Zakaz pojawił się tuż po tym, jak Kreml poinformował, że przygotowuje się do zorganizowania szczytu między Paszynianem, prezydentem Rosji Władimirem Putinem i prezydentem Azerbejdżanu Ilhamem Alijewem. Relacje Erywania z Moskwą znalazły się w trudnej sytuacji po ciężkiej wrześniowej eskalacji przeciwko celom na terytorium Armenii oraz niezdolności kierowanej przez Rosję Organizacji Układu o Bezpieczeństwie Zbiorowym (OUBZ) do wypełnienia zobowiązań wzajemnej obrony i przyjścia z pomocą Armenii.

Tymczasem Stany Zjednoczone i Europa odgrywają bardziej asertywną rolę w Armenii. Wkrótce po walkach w Erywaniu wizytę złożyła Nancy Pelosi a Unia Europejska zadecydowała o wysłaniu misji obserwacyjnej na granicę Armenii i Azerbejdżanu po uzyskaniu akceptacji przez Erywań i Baku.

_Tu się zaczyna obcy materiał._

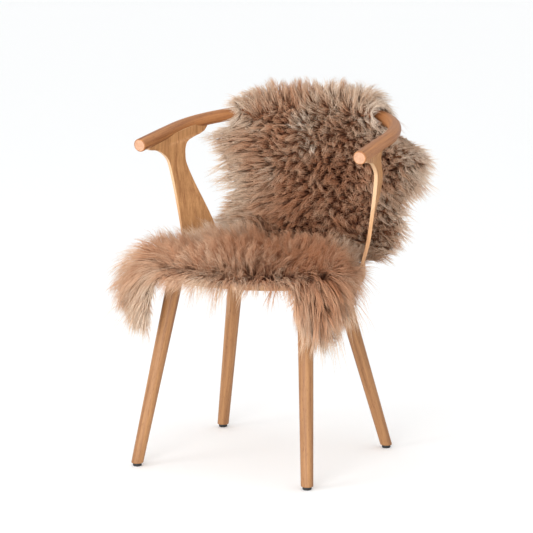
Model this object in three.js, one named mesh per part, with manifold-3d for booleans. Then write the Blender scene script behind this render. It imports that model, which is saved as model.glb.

25 października rzecznik Departamentu Stanu USA Ned Price skrytykował próbę zorganizowania przez Rosję szczytu Armenii i Azerbejdżanu, argumentując, że „Moskwa ma niewielki szacunek dla suwerenności swoich sąsiadów i nie jest wiarygodnym, długoterminowym partnerem” i że „ostatecznie nie ma większego zwolennika suwerenności i niepodległości krajów Kaukazu Południowego niż Stany Zjednoczone”.

Zatulin przypisał swój zakaz temu, co określił jako prozachodni zwrot rządu w Erywaniu. Decyzja „jest emblematyczna i wskazuje na nowy kurs armeńskiej polityki”, napisał w mediach społecznościowych. „Oczywiście mam wielu przyjaciół w Armenii, ale maski na pewno zostały zrzucone. Mimo to mój osobisty stosunek do Ormian i samej Armenii nie zmienił się.”

Po tym, jak rozeszła się wiadomość o Zatulinie, Margarita Simonjan, redaktor naczelna państwowego Russia Today, powiadomiła że ona również została wpisana na czarną listę. „Konstantin Zatulin, który od wielu lat jest zagorzałym zwolennikiem Armenii, dostał zakaz wjazdu do Armenii przez obecnego przywódcę Armenii. Nawiasem mówiąc – 'ja też’.” – napisała na Twitterze. Nie podała więcej szczegółów, a armeńscy urzędnicy nie zajęli stanowiska.

Na początku tego roku kilku Ormian z diaspory powiązanych z Armeńską Partią Rewolucyjną, która prowadzi protesty antyrządowe w Armenii, również zostało objętych zakazem wjazdu do ojczyzny.